A 2nd generation electrohydrodynamic jet (e-jet) printing system, parametric studies of e-jet nozzles and integrated electrode e-jet deposition

摘要

As electrohydrodynamic jet (e-jet) printing technology developments have increased in magnitude over the past few years, a low-cost and user friendly, high-resolution desktop system was developed at the University of Illinois at Urbana-Champaign. The original desktop system provided great functionality but it could be improved upon. Along with bettering the hardware of the technology, a more in depth study of how the printing results differ with changes in printing parameters was required. Taking into account both the hardware and the way printing parameters affect printing results, a method for printing onto completely non-conducting substrates could be investigated.This thesis introduces basic e-jet printing technology as well as state-of-the-art e-jet printing capabilities then explains the need for an easily accessible desktop system. The original desktop system is presented followed by a more in depth description of the second generation system introducing higher resolution capabilities, a more user-friendly interface and the ability to quickly change nozzles. An in depth study of how nozzle size, ink type, pressure, offset height, and voltage affect the diameter, volume and frequency of droplets is explained in detail showing the main effects of each parameter. These studies were then sent to Singapore to validate a computational model of the e-jet process. Sub-micron studies using the same parameters were also carried out in order to create a better understanding of how they work so that the resolution of the printing process can be improved.The thesis finally wraps up with a method for applying the e-jet technology in a way that has not previously been explored.
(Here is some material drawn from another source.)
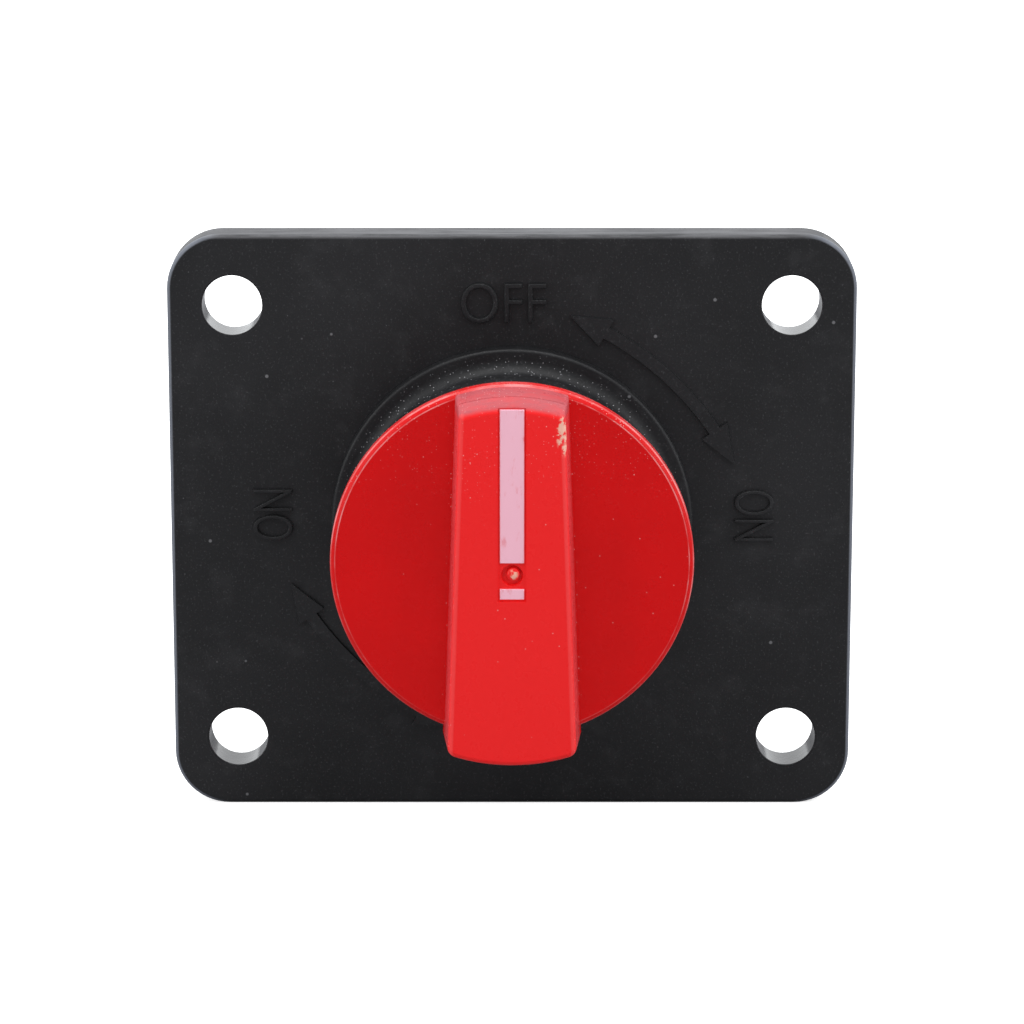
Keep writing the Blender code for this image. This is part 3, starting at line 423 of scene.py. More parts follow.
class Nodes:
    """A node tree, and the steps that add to it."""

    def __init__(self, tree):
        self.nodes, self.links = tree.nodes, tree.links

    def put(self, value, socket):
        if isinstance(value, bpy.types.NodeSocket):
            self.links.new(value, socket)
        elif hasattr(value, "__len__"):
            socket.default_value = (*value[:3], 1.0) if len(socket.default_value) == 4 else value[:3]
        else:
            socket.default_value = value

    def add(self, kind, inputs, output=0, **settings):
        """A new node with its settings and inputs, as one of its outputs."""
        node = self.nodes.new(f"ShaderNode{kind}")
        for key, value in settings.items():
            setattr(node, key, value)
        for key, value in inputs.items():
            self.put(value, node.inputs[key])
        return node.outputs[output]

    def ramp(self, value, low, high, start=0.0, end=1.0):
        inputs = {"Value": value, "From Min": low, "From Max": high, "To Min": start, "To Max": end}
        return self.add("MapRange", inputs, "Result", interpolation_type="SMOOTHSTEP")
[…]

Much like an ion column, droplets are extracted from a nozzle and accelerated toward a grounded substrate. The droplets pass through a hole in the grounded substrate and through a focusing tube which has the same applied potential as the droplet creating an electrostatic lens. The droplets then converge to a point controlled by the potential of the focusing tube. The substrate to be printed on, which can be composed of any type of material, is attached to a 5-axis system and its height is held at the prescribed focal point.